▸ Material provided:
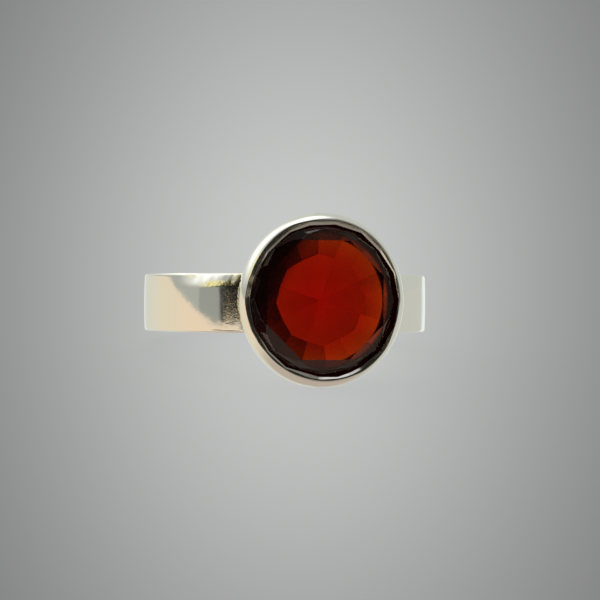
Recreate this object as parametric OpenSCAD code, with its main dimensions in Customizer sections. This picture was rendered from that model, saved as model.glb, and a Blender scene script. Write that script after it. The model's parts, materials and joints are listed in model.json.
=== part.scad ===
// Adjustable finger ring: a flat silver band, open at the back, soldered to an open-backed
// bezel that holds one round faceted stone. It lies on its side, as it rests by itself: the
// wide bezel touches the surface in front, and the two ends of the band touch it behind.

/* [Band] */
// Inside diameter, where the finger goes
finger_d = 18; // [16:0.5:21]
// Width of the band along the finger
band_w = 4; // [3.4:0.1:4.6]
// Thickness of the band
band_t = 1.2; // [1:0.1:1.5]
// Rounding of the band's long edges
band_edge = 0.25; // [0.15:0.05:0.35]
// Opening at the back, by which the ring is adjusted
back_gap = 2.2; // [1.6:0.2:3]
// Rounding of the four corners at the band's ends
end_corner = 0.9; // [0.5:0.1:1.2]

/* [Bezel] */
// Widest diameter of the bezel, across its shoulder
bezel_d = 11.3; // [11.2:0.1:11.5]
// Height of the bezel's crest above the finger
bezel_rise = 3.1; // [3:0.1:3.4]
// Radius of the burnished shoulder
shoulder_r = 1.1; // [1:0.05:1.2]
// Narrowing of the wall towards the finger, in degrees
wall_taper = 15; // [12:1:16]
// Diameter of the open back behind the stone
back_d = 8; // [7.4:0.2:8]
// How far the handmade bezel sits above the middle of the band
bezel_lift = 0.2; // [0:0.05:0.3]

/* [Stone] */
// Diameter of the stone at its girdle
stone_d = 10.2; // [10:0.1:10.2]
// Width of the eight-sided table, across its flats
table_w = 7.7; // [7.4:0.1:7.9]
// Slope of the eight kite facets of the crown, in degrees
kite_slope = 35; // [32:1:36]
// Slope of the steep facets around the pavilion's edge, in degrees
pavilion_slope = 34; // [32:1:36]

/* [Hidden] */
$fn = 96;
SILVER = [0.84, 0.83, 0.8];
GARNET = [0.45, 0.06, 0.02];

// The ring's own axes: its centre is the origin, the finger runs along Z, and the stone
// faces -Y. A height is counted from the finger's axis towards the stone.
finger_r = finger_d / 2;
band_r = finger_r + band_t;
crest_h = finger_r + bezel_rise;

// The wall of the bezel runs up, widening, until it runs into the round of the shoulder, which
// ends at the crest with its own slope. The wall keeps just inside of the line that would touch
// the round, so that the two cross.
crest_slope = 36;
wall_inset = 0.02;
shoulder_in = bezel_d / 2 - shoulder_r;
shoulder_h = crest_h - shoulder_r * cos(crest_slope);
crest_r = shoulder_in + shoulder_r * sin(crest_slope);
wall_top_r = shoulder_in + shoulder_r * cos(wall_taper) - wall_inset;
wall_top_h = shoulder_h - shoulder_r * sin(wall_taper);
shoulder_foot_h = wall_top_h - shoulder_r / 2;
wall_base_h = finger_r - 1.4;
wall_base_r = wall_top_r - (wall_top_h - wall_base_h) * tan(wall_taper);

// The lip slopes down from the crest and covers the stone's edge. It was pushed over in
// flats, so its opening has many short sides that lie a little in or out.
lip_slope = 10;
lip_cover = 0.17;
lip_r = stone_d / 2 - lip_cover;
lip_flats = 16;
lip_wave = 0.05;
lip_waves = 5;

// Heights in the stone, whose table stands just proud of the crest
table_rise = 0.15;
facet_step = 45;
seat_gap = 0.04;
girdle_t = 0.3;
girdle_r = stone_d / 2;
girdle_chord_r = girdle_r * cos(facet_step / 4);
kite_r = table_w / 2 / cos(facet_step / 2) + 0.03;
table_h = crest_h + table_rise;
girdle_top_h = table_h - (girdle_r - kite_r) * tan(kite_slope);
girdle_low_h = girdle_top_h - girdle_t;
culet_h = finger_r + 0.1;

// The steep edge of the pavilion ends where its eight shallow main facets begin. The cutter
// turned the pavilion a little against the crown.
pavilion_turn = 4;
main_r = 3;
main_h = girdle_low_h - (girdle_r - main_r) * cos(facet_step / 4) * tan(pavilion_slope);
main_slope = atan((main_h - culet_h) / main_r);

// A tier is a ring of like facets: their slope, how many, the first one's azimuth, and the
// radius and height of a point on its middle line. The pavilion's tiers are written for the
// stone turned upside down.
SLOPE = 0;
COUNT = 1;
FIRST = 2;
R = 3;
H = 4;
star_slope = 18;
upper_slope = 40;
STARS = [star_slope, 8, 0, table_w / 2, table_h];
KITES = [kite_slope, 8, facet_step / 2, kite_r, table_h];
UPPER_EDGE = [upper_slope, 16, facet_step / 4, girdle_chord_r, girdle_top_h];
LOWER_EDGE = [pavilion_slope, 16, facet_step / 4 + pavilion_turn, girdle_chord_r, -girdle_low_h];
MAINS = [main_slope, 8, pavilion_turn, 0, -culet_h];

// How the ring lies: it leans on the lower shoulder in front, and behind on the rounded
// lower edge of the band's two ends
end_x = back_gap / 2 + end_corner;
end_z = band_w / 2 - end_corner;
lean_back_y = sqrt(pow(band_r - band_edge, 2) - pow(end_x, 2));
lean_back_z = band_edge - band_w / 2;
lean_front_z = bezel_lift - shoulder_in;
lean_run = lean_back_y + shoulder_h;
lean_drop = lean_back_z - lean_front_z;
lean_length = sqrt(pow(lean_run, 2) + pow(lean_drop, 2));
lean = atan(lean_drop / lean_run) + asin((shoulder_r - band_edge) / lean_length);
floor_z = lean_back_z * cos(lean) - lean_back_y * sin(lean) - band_edge;

// The nearest and farthest points of the leaning ring, the latter on the round of an end
front_y = lean_front_z * sin(lean) - shoulder_h * cos(lean) - shoulder_r;
back_y = max([for (a = [0 : 90])
    sqrt(pow(band_r, 2) - pow(end_x - end_corner * cos(a), 2)) * cos(lean)
    + min(end_z + end_corner * sin(a), band_w / 2 - band_edge) * sin(lean)]);

// A length beyond every surface of the ring, for what cuts
beyond = 4 * finger_d;

// Puts the ring from its own axes into the pose in which it rests, centred over the origin
module at_rest() {
    translate([0, -(front_y + back_y) / 2, -floor_z]) rotate([-lean, 0, 0]) children();
}

// Turns +Z into the stone's direction, so that a height is a height there
module along_setting() {
    translate([0, 0, bezel_lift]) rotate([90, 0, 0]) children();
}

// Cross-section of the band: a flat strip with its four edges rounded
module band_section() {
    flat_w = band_w - 2 * band_edge;
    flat_t = band_t - 2 * band_edge;
    translate([finger_r + band_edge, -band_w / 2]) square([flat_t, band_w]);
    translate([finger_r, -flat_w / 2]) square([band_t, flat_w]);
    for (r = [finger_r + band_edge, band_r - band_edge])
        for (z = [-flat_w / 2, flat_w / 2])
            translate([r, z]) circle(band_edge);
}

// What stays of the band beside the gap, seen from behind: an end with rounded corners
module band_end() {
    translate([back_gap / 2, -end_z]) square([2 * end_corner, 2 * end_z]);
    for (z = [-end_z, end_z])
        translate([end_x, z]) circle(end_corner);
}

// What is taken out at the back: the gap, and the four corners of the ends
module back_opening() {
    rotate([-90, 0, 0]) linear_extrude(beyond) difference() {
        square([2 * end_x, 2 * band_w], center = true);
        band_end();
        mirror([1, 0]) band_end();
    }
}

module band() {
    difference() {
        rotate_extrude() band_section();
        back_opening();
    }
}

// Height of the lip's slope, which rises outwards to the crest
function lip_top(r) = crest_h - (crest_r - r) * tan(lip_slope);

// Half section of the bezel before it is hollowed: a tapered wall, a burnished shoulder,
// and a lip that slopes in from the crest
module bezel_section() {
    polygon([
        [0, wall_base_h],
        [wall_base_r, wall_base_h],
        [wall_top_r, wall_top_h],
        [shoulder_in, shoulder_h],
        [shoulder_in, lip_top(shoulder_in)],
        [0, lip_top(0)],
    ]);
    intersection() {
        translate([shoulder_in, shoulder_h]) circle(shoulder_r);
        polygon([
            [shoulder_in, shoulder_foot_h],
            [bezel_d, shoulder_foot_h],
            [bezel_d, lip_top(bezel_d)],
            [shoulder_in, lip_top(shoulder_in)],
        ]);
    }
}

// The opening that the lip leaves over the stone
module lip_opening() {
    step = 360 / lip_flats;
    polygon([for (i = [0 : lip_flats - 1])
        let (r = lip_r + lip_wave * sin(lip_waves * i * step))
        [r * cos(i * step), r * sin(i * step)]]);
}

// Cuts one tier of facets from its children, each moved outwards by grow. A cutter lies on
// its facet's plane and is wide enough to meet its neighbours at the rim.
module facet_tier(tier, grow) {
    slope = tier[SLOPE];
    r = tier[R] + grow * sin(slope);
    h = tier[H] + grow * cos(slope);
    step = 360 / tier[COUNT];
    cutter_w = 2 * (girdle_r + 2 * grow + 0.2) * tan(step / 2);
    difference() {
        children();
        for (i = [0 : tier[COUNT] - 1])
            rotate([0, 0, tier[FIRST] + i * step])
                translate([r, 0, h]) rotate([0, slope, 0])
                    translate([-girdle_r, -cutter_w / 2, 0])
                        cube([2 * girdle_r, cutter_w, girdle_r]);
    }
}

module upside_down() {
    mirror([0, 0, 1]) children();
}

// The cut stone with its table up. A grow above zero makes the room that its seat leaves.
module cut_stone(grow = 0) {
    facet_tier(STARS, grow) facet_tier(KITES, grow) facet_tier(UPPER_EDGE, grow)
        upside_down() facet_tier(MAINS, grow) facet_tier(LOWER_EDGE, grow)
            upside_down() translate([0, 0, culet_h - grow])
                cylinder(h = table_h - culet_h + 2 * grow, r = girdle_r + grow);
}

// Everything that is hollow in the bezel: the room for the stone, the lip's opening above
// it and the open back below it
module bezel_hollow() {
    cut_stone(seat_gap);
    translate([0, 0, girdle_low_h]) linear_extrude(bezel_rise) lip_opening();
    cylinder(h = girdle_low_h, d = back_d);
}

module band_and_bezel() {
    color(SILVER) difference() {
        union() {
            band();
            along_setting() rotate_extrude() bezel_section();
        }
        along_setting() bezel_hollow();
        cylinder(h = beyond, r = finger_r, center = true);
    }
}

module stone() {
    color(GARNET) along_setting() cut_stone();
}

at_rest() band_and_bezel();
at_rest() stone();
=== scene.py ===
"""An adjustable ring: a flat silver band, open at the back, with a round faceted garnet in a
plain bezel. The band, the bezel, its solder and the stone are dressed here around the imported
solids, and a studio is set up around them. Lengths are in metres."""

import json
import math

import bmesh
import bpy
from bpy.props import FloatProperty, FloatVectorProperty, PointerProperty
from mathutils import Matrix, Vector, noise


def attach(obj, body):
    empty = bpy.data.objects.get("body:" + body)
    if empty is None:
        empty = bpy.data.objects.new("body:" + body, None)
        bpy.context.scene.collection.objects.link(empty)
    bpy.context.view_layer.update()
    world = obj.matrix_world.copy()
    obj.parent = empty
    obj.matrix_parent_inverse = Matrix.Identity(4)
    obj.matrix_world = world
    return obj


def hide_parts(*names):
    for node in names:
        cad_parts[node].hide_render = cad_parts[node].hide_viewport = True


bl_info = {
    "name": "Adjustable ring",
    "version": (1, 0, 0),
    "blender": (4, 5, 0),
    "location": "3D View > Sidebar > Ring",
    "description": "Makes a bezel-set silver ring and the studio that it lies in",
    "category": "Add Mesh",
}

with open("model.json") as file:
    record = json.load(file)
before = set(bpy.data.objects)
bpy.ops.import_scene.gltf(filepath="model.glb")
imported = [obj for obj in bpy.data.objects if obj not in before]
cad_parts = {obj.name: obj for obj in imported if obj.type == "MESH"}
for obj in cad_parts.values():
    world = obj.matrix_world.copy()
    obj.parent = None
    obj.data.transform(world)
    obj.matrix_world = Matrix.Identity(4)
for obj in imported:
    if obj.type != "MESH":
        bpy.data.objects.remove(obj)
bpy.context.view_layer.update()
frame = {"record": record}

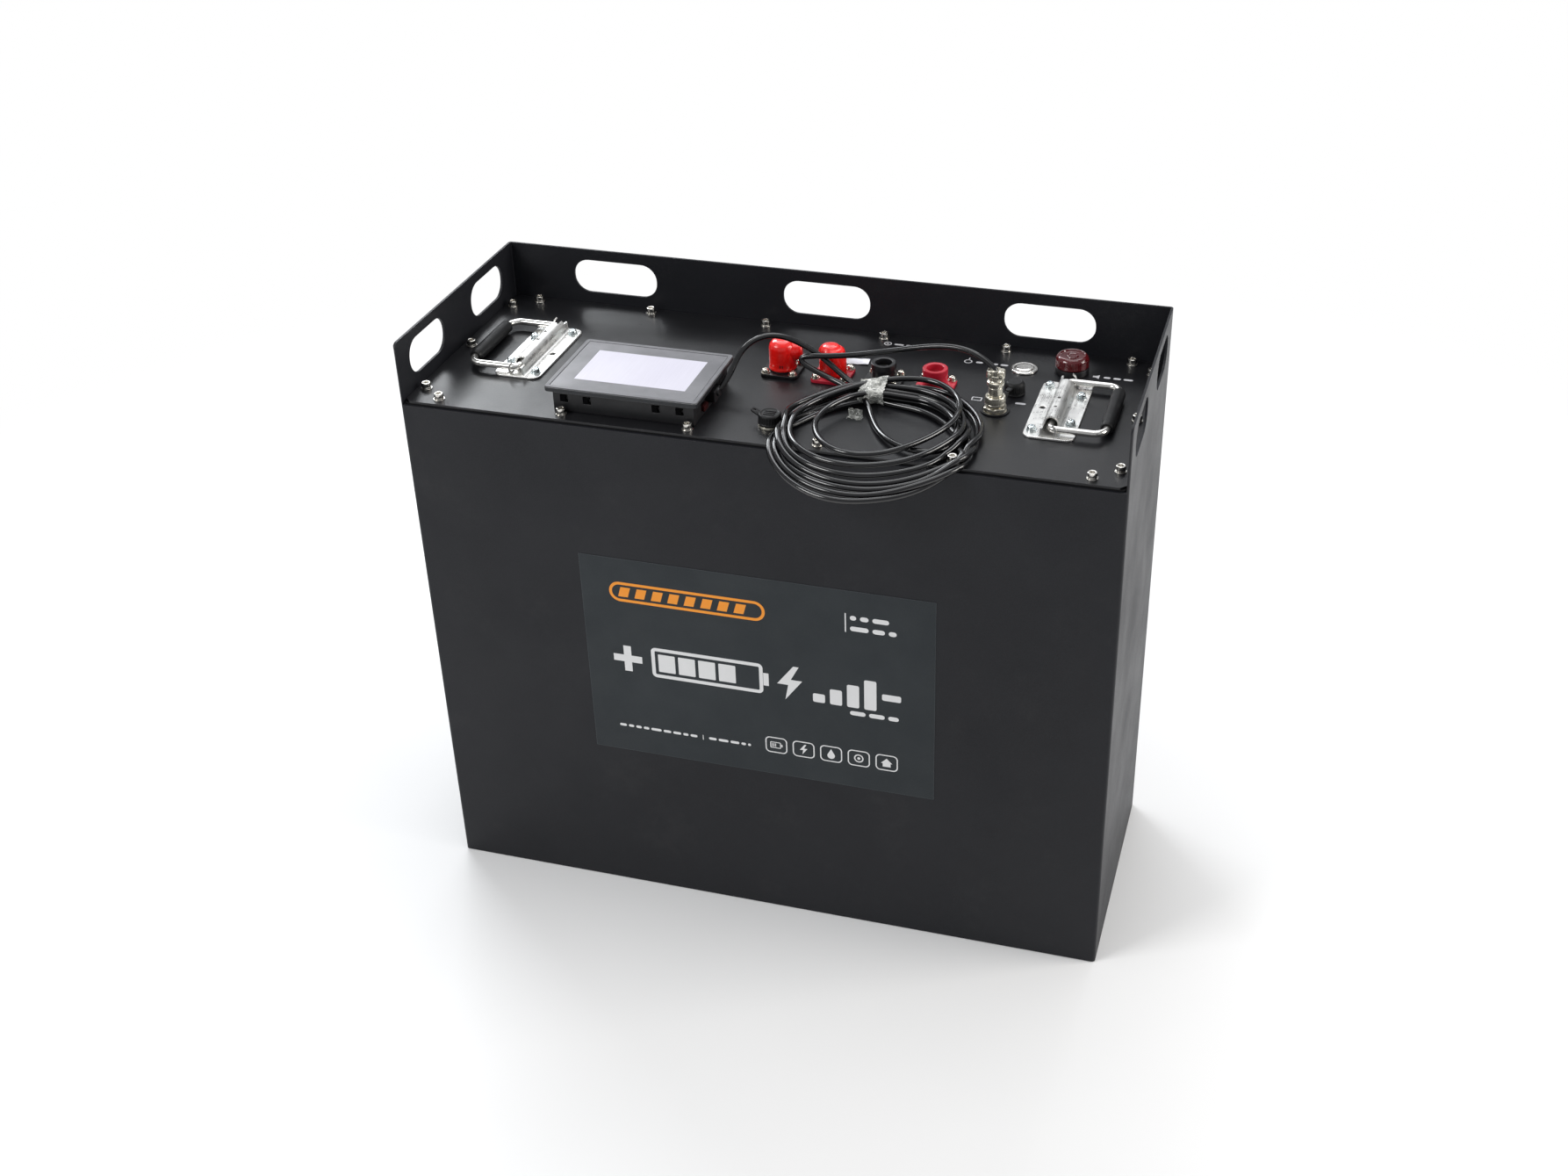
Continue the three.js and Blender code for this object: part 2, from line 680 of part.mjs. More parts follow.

▸ Given request: Repeat the material word for word from its opening line up to and including the line containing "crest_h = finger_r + bezel_rise;".

▸ Complete answer:
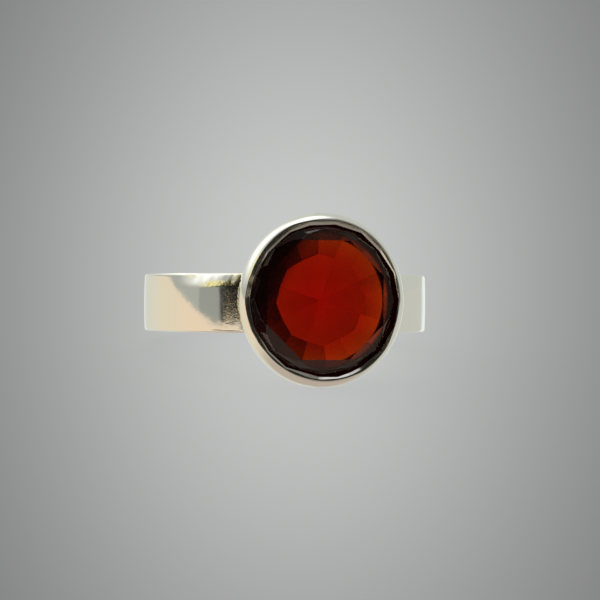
Recreate this object as parametric OpenSCAD code, with its main dimensions in Customizer sections. This picture was rendered from that model, saved as model.glb, and a Blender scene script. Write that script after it. The model's parts, materials and joints are listed in model.json.
=== part.scad ===
// Adjustable finger ring: a flat silver band, open at the back, soldered to an open-backed
// bezel that holds one round faceted stone. It lies on its side, as it rests by itself: the
// wide bezel touches the surface in front, and the two ends of the band touch it behind.

/* [Band] */
// Inside diameter, where the finger goes
finger_d = 18; // [16:0.5:21]
// Width of the band along the finger
band_w = 4; // [3.4:0.1:4.6]
// Thickness of the band
band_t = 1.2; // [1:0.1:1.5]
// Rounding of the band's long edges
band_edge = 0.25; // [0.15:0.05:0.35]
// Opening at the back, by which the ring is adjusted
back_gap = 2.2; // [1.6:0.2:3]
// Rounding of the four corners at the band's ends
end_corner = 0.9; // [0.5:0.1:1.2]

/* [Bezel] */
// Widest diameter of the bezel, across its shoulder
bezel_d = 11.3; // [11.2:0.1:11.5]
// Height of the bezel's crest above the finger
bezel_rise = 3.1; // [3:0.1:3.4]
// Radius of the burnished shoulder
shoulder_r = 1.1; // [1:0.05:1.2]
// Narrowing of the wall towards the finger, in degrees
wall_taper = 15; // [12:1:16]
// Diameter of the open back behind the stone
back_d = 8; // [7.4:0.2:8]
// How far the handmade bezel sits above the middle of the band
bezel_lift = 0.2; // [0:0.05:0.3]

/* [Stone] */
// Diameter of the stone at its girdle
stone_d = 10.2; // [10:0.1:10.2]
// Width of the eight-sided table, across its flats
table_w = 7.7; // [7.4:0.1:7.9]
// Slope of the eight kite facets of the crown, in degrees
kite_slope = 35; // [32:1:36]
// Slope of the steep facets around the pavilion's edge, in degrees
pavilion_slope = 34; // [32:1:36]

/* [Hidden] */
$fn = 96;
SILVER = [0.84, 0.83, 0.8];
GARNET = [0.45, 0.06, 0.02];

// The ring's own axes: its centre is the origin, the finger runs along Z, and the stone
// faces -Y. A height is counted from the finger's axis towards the stone.
finger_r = finger_d / 2;
band_r = finger_r + band_t;
crest_h = finger_r + bezel_rise;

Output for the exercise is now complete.